Per i migranti bloccati in Bosnia la situazione continua a peggiorare. Soprattutto da quando, il 23 dicembre si è verificata la chiusura del Lipa, un campo di tende sopra l’altopiano gestito dall’Organizzazione Internazionale per le Migrazioni. Circa 900 persone sono rimaste accampate nei resti di questo campo, sotto la neve, senza un riparo, senza acqua né cibo, prima che gli ex ospiti, in segno di protesta per la chiusura, dessero alle fiamme la gran parte del campo.
Il loro previsto trasferimento nell’altro campo nel centro abitato di Bihac non è ancora avvenuto, soprattutto a causa della forte opposizione della popolazione locale. La polizia, infatti, presidia tutta la zona per controllare che le persone non provino ad andare proprio verso la città di Bihać. La Croce Rossa, che opera sul posto insieme ad alcune organizzazioni locali (sono gli unici autorizzati a farlo), portano loro del cibo una volta al giorno. Sono pasti non cucinati, quindi freddi, che non aiutano a scaldarsi.

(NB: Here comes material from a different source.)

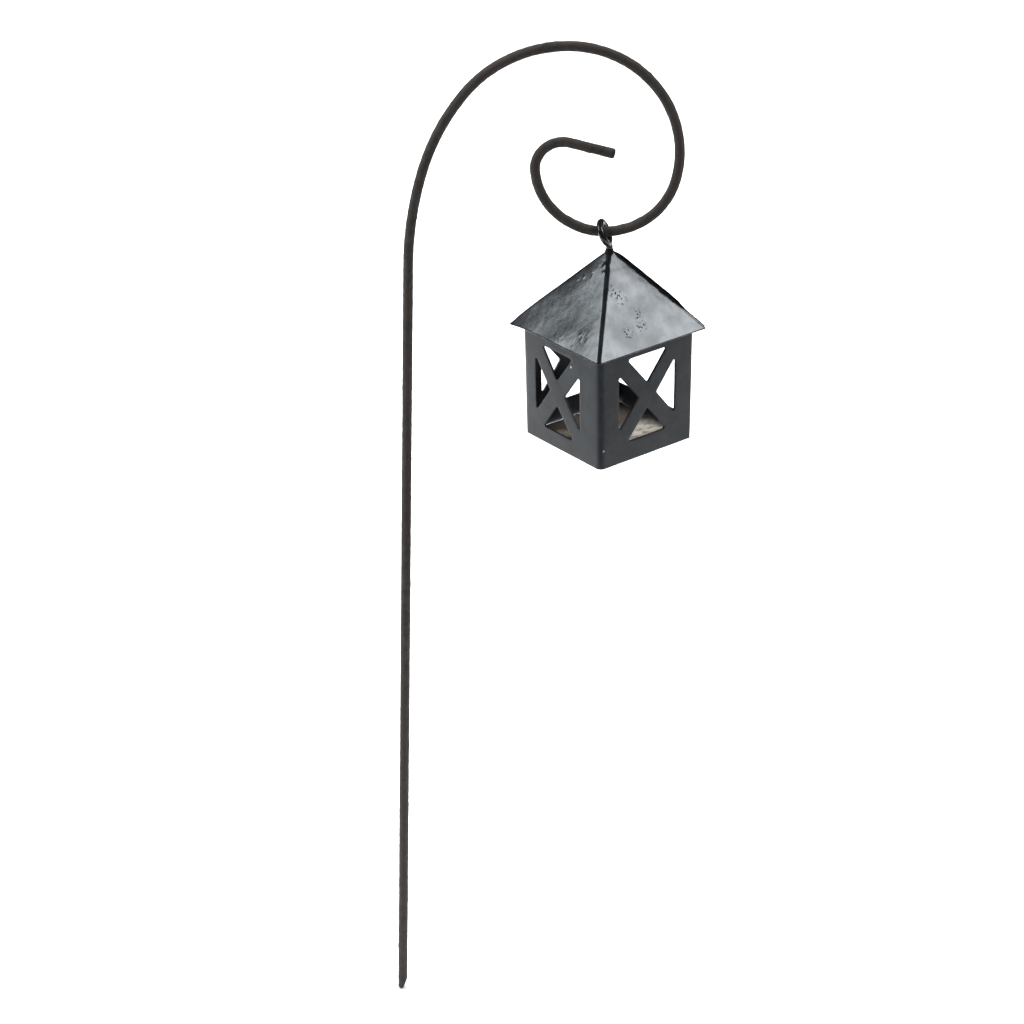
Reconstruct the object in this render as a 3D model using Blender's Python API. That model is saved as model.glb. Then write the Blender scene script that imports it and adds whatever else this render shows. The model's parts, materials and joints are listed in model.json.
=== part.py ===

Nel 2018, quando è iniziata la migrazione, la rotta balcanica si è spostata verso la Bosnia. Sin dall’inizio, il paese è stato considerato come incapace di gestire situazioni di questa portata. L’assetto politico amministrativo della Bosnia Erzegovina è caratterizzato da forti rallentamenti burocratici e continue dispute tra le istituzioni. Difatti è stata sempre tenuta sotto controllo dall’ Organizzazione Internazionale per le Migrazioni.